Lonnie van Brummelen, Siebren de Haan, Arnoud Holleman, Hedwig Houben, Gert Jan Kocken, Wendelien van Oldenborgh, Willem Oorebeek, Vincent Vulsma, Elisa van Joolen

Group exhibition

26 January – 15 April 2013
Vleeshal (Map)

Curator: Lorenzo Benedetti

Installation image
'The Moon Has a Complicated Geography'
Leo van Kampen fotografie | The Moon Has a Complicated Geography | Lonnie van Brummelen, Siebren de Haan, Arnoud Holleman, Hedwig Houben, Gert Jan Kocken, Wendelien van Oldenborgh, Willem Oorebeek, Vincent Vulsma, Elisa van Joolen

The Moon Has a Complicated Geography is the second in a trilogy of exhibitions exploring the Dutch art scene over the past few years. In 2012 Autumn of Modernism displayed the work of fifteen Dutch artists from different generations who use a variety of media.

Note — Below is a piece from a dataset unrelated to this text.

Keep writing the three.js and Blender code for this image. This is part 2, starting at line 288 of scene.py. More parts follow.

The Moon Has a Complicated Geography, the title of a poem by the beat poet Diane Wakoski, is intended as a metaphor for artistic investigation of contemporary developments and the complexity and richness of the present moment. The difficulty of representing what is contemporary is clearly expressed by Giorgio Agamben when he says "The contemporary is the one whose eyes are struck by the beam of darkness that comes from his own time", thus attempting to show what exists but is still in the process of being defined.

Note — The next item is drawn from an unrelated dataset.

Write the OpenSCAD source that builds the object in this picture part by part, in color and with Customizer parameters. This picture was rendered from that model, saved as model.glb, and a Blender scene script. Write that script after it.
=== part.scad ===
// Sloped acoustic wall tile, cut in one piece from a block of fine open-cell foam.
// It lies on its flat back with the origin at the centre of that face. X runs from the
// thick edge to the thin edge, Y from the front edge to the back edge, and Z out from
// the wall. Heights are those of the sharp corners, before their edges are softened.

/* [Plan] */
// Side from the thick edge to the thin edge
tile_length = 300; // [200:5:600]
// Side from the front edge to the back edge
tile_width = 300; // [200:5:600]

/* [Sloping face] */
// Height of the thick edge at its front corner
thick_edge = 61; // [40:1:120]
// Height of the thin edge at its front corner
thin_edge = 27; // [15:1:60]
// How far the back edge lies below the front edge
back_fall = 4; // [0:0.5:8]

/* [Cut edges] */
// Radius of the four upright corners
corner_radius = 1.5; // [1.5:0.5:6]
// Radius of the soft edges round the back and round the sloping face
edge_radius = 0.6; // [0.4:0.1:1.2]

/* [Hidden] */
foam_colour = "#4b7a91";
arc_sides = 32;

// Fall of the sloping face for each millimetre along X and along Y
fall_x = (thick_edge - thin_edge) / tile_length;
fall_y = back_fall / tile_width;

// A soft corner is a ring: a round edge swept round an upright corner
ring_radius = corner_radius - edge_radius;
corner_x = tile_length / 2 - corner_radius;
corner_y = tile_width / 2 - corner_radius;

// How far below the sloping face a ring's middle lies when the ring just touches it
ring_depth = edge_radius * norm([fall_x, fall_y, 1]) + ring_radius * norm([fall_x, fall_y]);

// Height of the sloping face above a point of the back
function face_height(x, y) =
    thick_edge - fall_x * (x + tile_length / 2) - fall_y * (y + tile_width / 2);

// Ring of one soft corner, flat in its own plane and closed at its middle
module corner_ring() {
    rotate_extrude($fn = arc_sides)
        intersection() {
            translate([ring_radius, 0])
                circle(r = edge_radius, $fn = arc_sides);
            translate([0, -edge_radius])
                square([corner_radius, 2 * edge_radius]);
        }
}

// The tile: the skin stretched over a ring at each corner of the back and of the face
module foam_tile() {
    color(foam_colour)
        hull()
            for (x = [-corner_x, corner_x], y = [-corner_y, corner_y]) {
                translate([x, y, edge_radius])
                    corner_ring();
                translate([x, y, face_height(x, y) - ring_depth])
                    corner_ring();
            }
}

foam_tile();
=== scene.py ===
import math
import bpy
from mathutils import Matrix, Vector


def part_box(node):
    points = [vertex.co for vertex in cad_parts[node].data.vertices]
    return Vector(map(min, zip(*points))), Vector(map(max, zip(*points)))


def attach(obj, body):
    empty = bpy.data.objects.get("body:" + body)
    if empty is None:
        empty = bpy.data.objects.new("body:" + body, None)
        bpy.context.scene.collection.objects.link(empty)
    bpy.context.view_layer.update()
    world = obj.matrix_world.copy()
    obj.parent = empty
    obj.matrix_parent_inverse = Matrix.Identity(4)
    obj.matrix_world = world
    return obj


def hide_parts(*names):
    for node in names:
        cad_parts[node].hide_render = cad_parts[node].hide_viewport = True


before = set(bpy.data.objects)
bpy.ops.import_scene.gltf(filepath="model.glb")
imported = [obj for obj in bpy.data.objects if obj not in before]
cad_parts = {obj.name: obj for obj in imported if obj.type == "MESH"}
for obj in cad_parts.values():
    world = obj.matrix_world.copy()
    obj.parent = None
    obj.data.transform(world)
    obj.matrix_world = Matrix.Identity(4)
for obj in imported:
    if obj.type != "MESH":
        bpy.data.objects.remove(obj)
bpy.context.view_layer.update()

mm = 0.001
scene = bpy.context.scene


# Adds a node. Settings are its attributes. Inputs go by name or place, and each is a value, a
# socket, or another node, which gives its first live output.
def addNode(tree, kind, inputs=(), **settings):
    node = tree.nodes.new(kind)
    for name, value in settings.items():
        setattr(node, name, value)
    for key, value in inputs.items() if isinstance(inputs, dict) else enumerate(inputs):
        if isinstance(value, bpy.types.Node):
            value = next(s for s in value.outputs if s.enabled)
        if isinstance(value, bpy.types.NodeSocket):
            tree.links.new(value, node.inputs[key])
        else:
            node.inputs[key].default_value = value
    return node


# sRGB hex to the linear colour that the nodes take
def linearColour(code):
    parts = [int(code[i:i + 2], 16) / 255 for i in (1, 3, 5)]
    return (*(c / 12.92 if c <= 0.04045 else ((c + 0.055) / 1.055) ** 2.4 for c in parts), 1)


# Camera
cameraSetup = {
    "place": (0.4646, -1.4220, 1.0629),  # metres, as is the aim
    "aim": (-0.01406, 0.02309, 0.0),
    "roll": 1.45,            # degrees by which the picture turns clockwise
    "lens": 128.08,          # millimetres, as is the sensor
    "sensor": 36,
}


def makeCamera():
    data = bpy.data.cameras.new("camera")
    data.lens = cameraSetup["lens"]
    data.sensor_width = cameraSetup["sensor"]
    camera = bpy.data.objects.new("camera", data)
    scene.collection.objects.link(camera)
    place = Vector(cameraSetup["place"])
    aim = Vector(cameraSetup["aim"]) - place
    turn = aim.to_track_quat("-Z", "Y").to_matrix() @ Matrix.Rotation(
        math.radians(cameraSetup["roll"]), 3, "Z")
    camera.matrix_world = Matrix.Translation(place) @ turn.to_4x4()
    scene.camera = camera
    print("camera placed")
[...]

This year, just as in the first exhibition, the Middelburg Foundation for Visual Arts (SBKM)/ Vleeshal is starting out with a group of artists who identify links between history and aspects of society that have been changing in recent years – from Willem Oorebeek’s Blackouts, which reveal, as it were, the ghostly invisible side of information, to Hedwig Houben’s performances, which explore the dynamics of the work and, more specifically, the relationship between creating a work and being at work. Vincent Vulsma’s formal translations of elements linking ethnography and the economy focus on this selfsame relationship between work and artwork. The artists Lonnie van Brummelen and Siebren de Haan, who work together, make sophisticated use of moving images to shed light on the links between history and current social change. Arnoud Holleman measures himself with the work of Auguste Rodin, while Gert Jan Kocken focuses on historical moments in which the production and destruction of images come together. Finally, Wendelien van Oldenborgh explores social relationships translated into modernist structures and patterns.

The exhibition looks at the central role of historical perspective in examining the changes taking place in contemporary society. This year there will again be a publication containing items specially contributed by the artists, in collaboration with Roma Publications.